I’d tell you more, but I’m afraid if I reveal all their secrets, the ladies might not invite me back!
When the delightful luncheon was all over, and I was heading out, I happened to notice the church sign.
Oh! The church sign…
The church sign is something that I dearly want to find peace with…
I want the church sign to speak for the church, and I wouldn’t mind if it happened to express my peculiar brand of poetic creativity… that would be the sweet spot – but…
This goal has proven to be elusive!
Much to my shame, the church sign remained unchanged for much of the winter. The sentiment was appropriate enough – that we “prayed for Ukraine, Turkey and Syria” – but the fact that it sat in that state for months, suggested a woeful lack of imagination and follow through on the part of the church… and, for those in the know… the church’s pastor.
The buck stops here.
But if the church sign being stuck in limbo is bad, it is, perhaps, just as much of a problem when the church sign says the wrong thing!

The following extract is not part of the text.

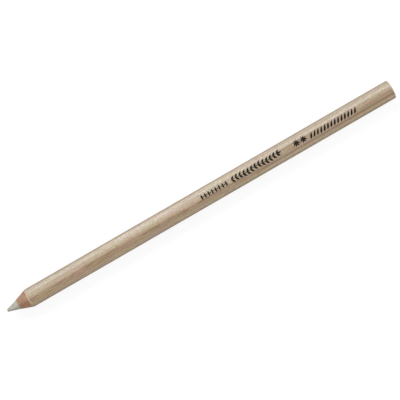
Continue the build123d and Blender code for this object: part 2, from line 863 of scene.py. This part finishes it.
@dataclass(frozen=True)
class DriedGlue:
    """Wood glue that has set to a hard amber film."""

    thin: Colour = (0.47, 0.36, 0.22, 1)
    thick: Colour = (0.30, 0.20, 0.11, 1)
    depth: float = 0.01
    roughness: float = 0.35
    thick_roughness: float = 0.25

    def material(self) -> bpy.types.Material:
        """The finish of the glue films.

        Returns:
            The material.
        """
        shader = Shader.for_finish("dried_glue")
        pool = shader.cloud(shader.place(), 0.8, 2.5, detail=3).rise(0.3, 0.7)
        return shader.finish(
            {
                "Base Color": shader.mix(pool, self.thin, self.thick),
                "Roughness": self.roughness + self.thick_roughness * pool,
                "Normal": shader.bump(pool, self.depth),
            }
        )


@dataclass(frozen=True)
class StampingFoil:
    """Black pigment foil, pressed hot on to the lacquer, with a few pinholes."""

    ink: Colour = (0.004, 0.005, 0.004, 1)
    rubbed: Colour = (0.018, 0.019, 0.015, 1)
    pinhole: Colour = (0.34, 0.26, 0.17, 1)
    depth: float = 0.006
    roughness: float = 0.5
    rubbed_roughness: float = 0.2
    specular: float = 0.12

    def material(self) -> bpy.types.Material:
        """The finish of the stamped ornament.

        Returns:
            The material.
        """
        shader = Shader.for_finish("stamping_foil")
        place = shader.place()
        rub = shader.cloud(place, 1.5, 4.0, detail=3).rise(0.4, 0.7)
        hole = shader.cloud(place, 12.0, 14.0, detail=1, offset=9).rise(0.74, 0.78)
        colour = shader.mix(rub, self.ink, self.rubbed)
        return shader.finish(
            {
                "Base Color": shader.mix(hole, colour, self.pinhole),
                "Roughness": self.roughness + self.rubbed_roughness * rub,
                "Specular IOR Level": self.specular,
                "Normal": shader.bump(rub, self.depth),
            }
        )


class Face(Enum):
    """The surfaces that the outline of a turned part runs along."""

    CONE = "cone"
    TIP = "tip"
    BARREL = "barrel"
    FLAT_END = "flat_end"
    CORE_END = "core_end"
    CORE_SIDE = "core_side"
    INSIDE = "inside"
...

I woke up with a start, in the middle of the night, sometime last week, with the church sign looming in the darkness above my bed. As Cary continued to make blissful little sleeping noises, I was smacked with the terrible clarity of 3AM.
Oh the terrible clarity of 3AM!
You know what I mean.
You wake up with a start, and your mind presents you with the pure, unadulterated certainty that you have made a mistake that, naturally, you cannot do anything about, because it is 3AM.
At 3AM I awoke with this shocking clarity: the church sign was all wrong!
I’d left it, the Sunday before, with a kind of Mother’s-Day-Themed Public Service Announcement:
“Call your mother… it proclaimed: on one side of the sign, and on the other side, it added, in what was meant to be a little playful encouragement, the words:
it’s not too late!”
Wide awake at 3AM, I realized that this message was all very well, when I wrote it on the sign on the evening of Mother’s Day, but it was going to age badly as the week moved on! What passing motorists might read as a playful nudge on Sunday evening, would transform into a nagging reproach for Wednesday commuters. And there was another problem. What about the folks, like myself, whose mothers have long since passed away? It literally is too late to call them!
I was going to have to get up there and change that sign!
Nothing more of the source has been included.